----- Extracted entries -----
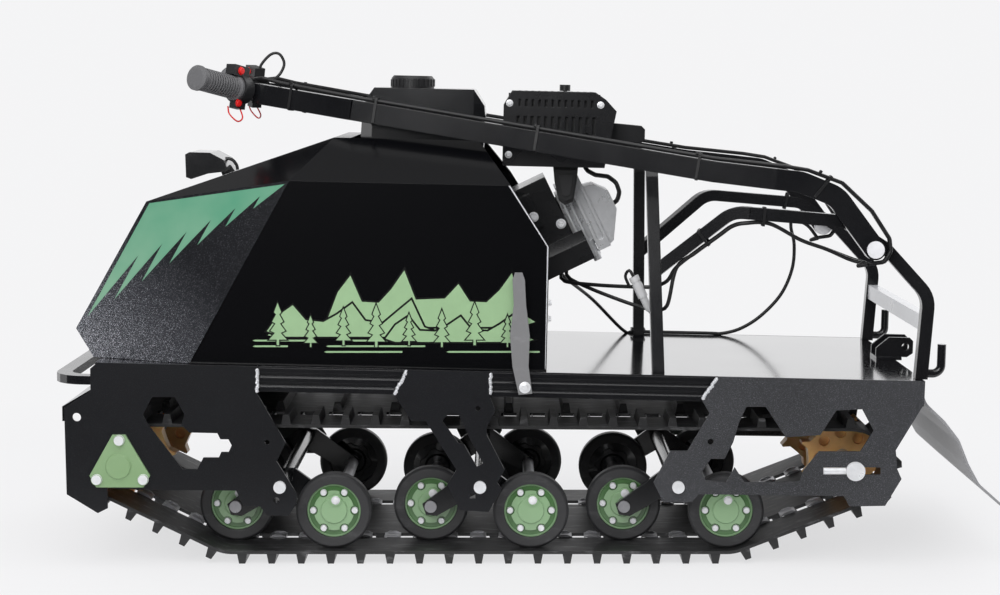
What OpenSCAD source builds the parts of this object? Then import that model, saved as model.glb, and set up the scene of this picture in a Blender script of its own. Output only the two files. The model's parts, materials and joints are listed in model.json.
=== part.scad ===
// Tracked snow towing vehicle: a low rubber-tracked tug with an open single-cylinder engine,
// a sheet-steel hood, a cargo deck and a folding tow handle. Millimetres.
// +X is forward, +Y is the left side, +Z is up. The origin is on the ground under the middle.

/* [Track] */
// Width of the rubber track
track_w = 500; // [380:10:600]
// Thickness of the belt
belt_t = 5; // [4:0.5:8]
// Height of the lugs on the outside of the belt
lug_h = 16; // [10:1:30]
// Number of lug rows round the belt
lug_rows = 58; // [40:1:70]
// Distance between the drive shaft and the idler shaft
axle_span = 1192; // [1150:1:1230]
// Height of the drive shaft above the ground
drive_axle_h = 167; // [150:1:190]
// Height of the idler shaft above the ground
idler_axle_h = 159; // [145:1:180]
// Radius at which the belt lies on the sprockets
sprocket_r = 60; // [54:1:64]
// Number of teeth on a sprocket
sprocket_teeth = 8; // [7:1:9]
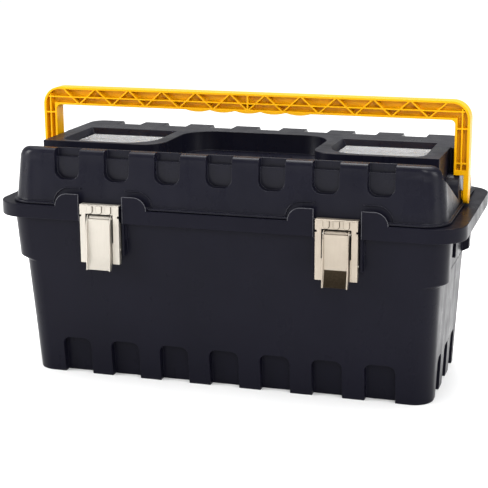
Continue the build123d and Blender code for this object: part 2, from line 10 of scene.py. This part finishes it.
import bmesh
import bpy
import numpy as np
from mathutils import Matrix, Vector


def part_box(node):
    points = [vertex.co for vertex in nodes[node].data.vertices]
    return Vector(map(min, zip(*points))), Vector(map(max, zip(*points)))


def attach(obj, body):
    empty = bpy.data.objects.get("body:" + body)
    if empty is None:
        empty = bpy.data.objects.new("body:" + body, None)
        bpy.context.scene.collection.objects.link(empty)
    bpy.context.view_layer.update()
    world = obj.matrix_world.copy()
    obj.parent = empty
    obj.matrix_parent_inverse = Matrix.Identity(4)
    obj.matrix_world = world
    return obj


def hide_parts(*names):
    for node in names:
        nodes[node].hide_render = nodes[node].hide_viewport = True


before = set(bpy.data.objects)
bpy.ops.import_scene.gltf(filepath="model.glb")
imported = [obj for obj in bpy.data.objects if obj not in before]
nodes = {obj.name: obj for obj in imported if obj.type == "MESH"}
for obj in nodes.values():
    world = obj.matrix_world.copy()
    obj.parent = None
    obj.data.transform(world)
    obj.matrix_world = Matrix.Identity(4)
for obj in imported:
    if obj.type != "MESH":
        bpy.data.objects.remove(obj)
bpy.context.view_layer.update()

MM = 0.001

# %% [markdown]
# ## Camera, floor and light
# A box reads best from a little above and to one side, through a long lens that keeps its
# edges nearly parallel. The camera is placed by two angles and a distance from a point.
# The floor is a large pale sheet. The light is soft: an even surround that the plastic mirrors,
# a very wide overhead glow that keeps the floor white, and four panels. The two side panels
# draw the streaks down the rounded corners, the other two lift the deck and the front wall.
# Hard lamps would be simpler, but they leave small white spots on smooth plastic.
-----
▸ **Problem requirements**
Find each line holding the word "Vector" and copy it.

▸ **Answer to the exercise**
from mathutils import Matrix, Vector
    return Vector(map(min, zip(*points))), Vector(map(max, zip(*points)))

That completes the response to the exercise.